The Outlook for Treatments and a Cure

Although T1D is a serious and difficult disease, treatment options are improving all the time, and people with T1D can lead full and active lives. JDRF is driving research to progressively remove the impact of the disease from people’s lives until we ultimately achieve a world without T1D.


• As many as three million Americans may have T1D.1

• Each year, more than 15,000 children and 15,000 adults—approximately 80 people per day—are diagnosed with T1D in the U.S.2

• Approximately 85 percent of people living with T1D are adults, and 15 percent of people living with T1D are children.1

• The prevalence of T1D in Americans under age 20 rose by 23 percent between 2001 and 2009.3

• The rate of T1D incidence among children under age 14 is estimated to increase by three percent annually worldwide.4

• T1D accounts for $14.9 billion in healthcare costs in the U.S. each year.5

Warning Signs

Warning signs of T1D may occur suddenly and can include:

• Extreme thirst

• Frequent urination

• Drowsiness or lethargy

• Increased appetite

• Sudden weight loss

• Sudden vision changes

• Sugar in the urine

• Fruity odor on the breath

• Heavy or labored breathing

• Stupor or unconsciousness



A bit about my blog…

Hi, my name is Carolyn and my son, Matthew was diagnosed with Type 1 Diabetes in November 2012, at the age of 11. When your child is diagnosed with a chronic, life threatening, non curable disease, you as a parent research and learn as much as you can about it.

We as a family knew nothing about Type 1 Diabetes at all before our son’s diagnosis. We pretty much only knew ‘diabetes’ as the stereotypical Type 2 Diabetes which dominates in the media. Mainly because approx 95% of the population with diabetes have Type 2, and approx only 5% Type 1.

There is so much you have to learn before you leave the hospital with your child. But the learning does not stop there. As time goes on, you learn new tricks, how different types of food affect your blood glucose levels, the technology that is out there, the list is endless.

I had intended to start this blog a few weeks after he was diagnosed, mainly as a type of therapy for me. I had so much I wanted to say and felt totally overwhelmed by the huge change to our family life. Then the tragedy at Sandy Hook occurred a few weeks later and my enthusiasm just evaporated. But 16 months on, I feel I’m ready to talk. I have a lot of catching up to do now !
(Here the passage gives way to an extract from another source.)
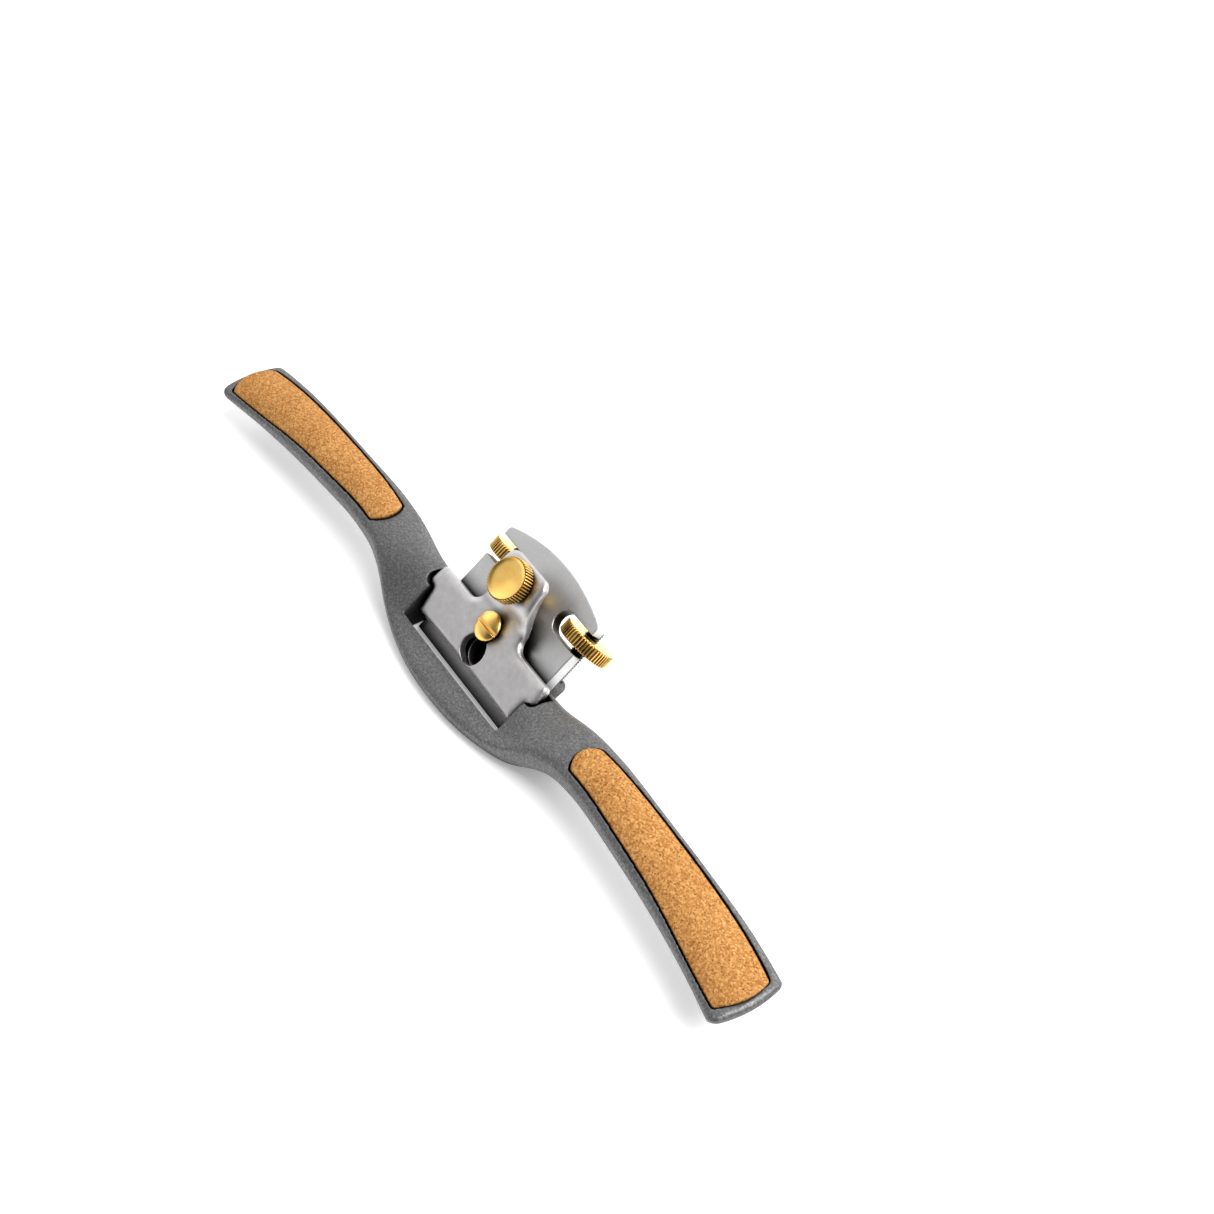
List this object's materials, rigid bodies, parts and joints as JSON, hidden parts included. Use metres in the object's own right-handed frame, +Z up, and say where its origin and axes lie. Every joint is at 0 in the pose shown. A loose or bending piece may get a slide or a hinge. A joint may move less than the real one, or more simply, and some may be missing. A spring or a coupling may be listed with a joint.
{
  "type": "spokeshave",
  "caption": "Flat-soled two-handed shaving tool with a screw-adjusted blade, a lever cap and cork-inlaid handles.",
  "frame": {"origin": "middle of the heel face of the sole, behind the mouth", "axes": "+X along the handles, +Y to the rear, away from the cutting edge, +Z up from the sole"},
  "size_m": [0.2984, 0.0516, 0.0392],
  "materials": {
    "casting": "bead-blasted, matt, fine even grain",
    "cork": "sanded agglomerated cork with small dark pits",
    "blade_steel": "fine ground tool steel",
    "cap_steel": "satin stainless steel",
    "brass": "turned and knurled, lightly polished",
    "stud_steel": "plain threaded steel rod"
  },
  "bodies": {
    "frame": {"body_casting": "casting", "cork_inlay_left": "cork", "cork_inlay_right": "cork", "adjuster_stud_left": "stud_steel", "adjuster_stud_right": "stud_steel"},
    "iron": {"blade": "blade_steel"},
    "cap": {"lever_cap": "cap_steel"},
    "cap_screw_body": {"cap_screw": "brass"},
    "clamp_knob": {"clamp_screw": "brass"},
    "wheel_left": {"adjuster_wheel_left": "brass"},
    "wheel_right": {"adjuster_wheel_right": "brass"}
  },
  "joints": [
    {"name": "blade_feed", "type": "slide", "parent": "frame", "child": "iron", "axis": [0, -0.7986, -0.6018], "range_m": [-0.0012, 0.004]},
    {"name": "wheel_left_turn", "type": "hinge", "parent": "iron", "child": "wheel_left", "pos_m": [-0.0209, 0.02552, 0.01801], "axis": [0, -0.7986, -0.6018], "range_deg": [-600, 1900]},
    {"name": "wheel_right_turn", "type": "hinge", "parent": "iron", "child": "wheel_right", "pos_m": [0.0209, 0.02552, 0.01801], "axis": [0, -0.7986, -0.6018], "range_deg": [-600, 1900]},
    {"name": "cap_slide", "type": "slide", "parent": "frame", "child": "cap", "axis": [0, 0.7986, 0.6018], "range_m": [0, 0.0084]},
    {"name": "clamp_turn", "type": "hinge", "parent": "cap", "child": "clamp_knob", "pos_m": [0, 0.01425, 0.03074], "axis": [0, -0.6018, 0.7986], "range_deg": [-1080, 90]},
    {"name": "cap_screw_turn", "type": "hinge", "parent": "frame", "child": "cap_screw_body", "pos_m": [0, 0.00792, 0.01345], "axis": [0, -0.6018, 0.7986], "range_deg": [-720, 90]}
  ],
  "couplings": [
    {"joint": "wheel_left_turn", "follows": "blade_feed", "rad_per_m": 7854},
    {"joint": "wheel_right_turn", "follows": "blade_feed", "rad_per_m": 7854}
  ]
}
I am hoping that by sharing some of our experiences, you can learn to understand what Type 1 Diabetes is all about and if you yourself or your child is newly diagnosed, you may find some information helpful.

Please note, that I cannot offer medical advice. I will share what we do to manage Type 1 Diabetes to the best of our ability, but you should always refer to your Endocrinologist or CDE if you want to make any changes or look into the technology I mention.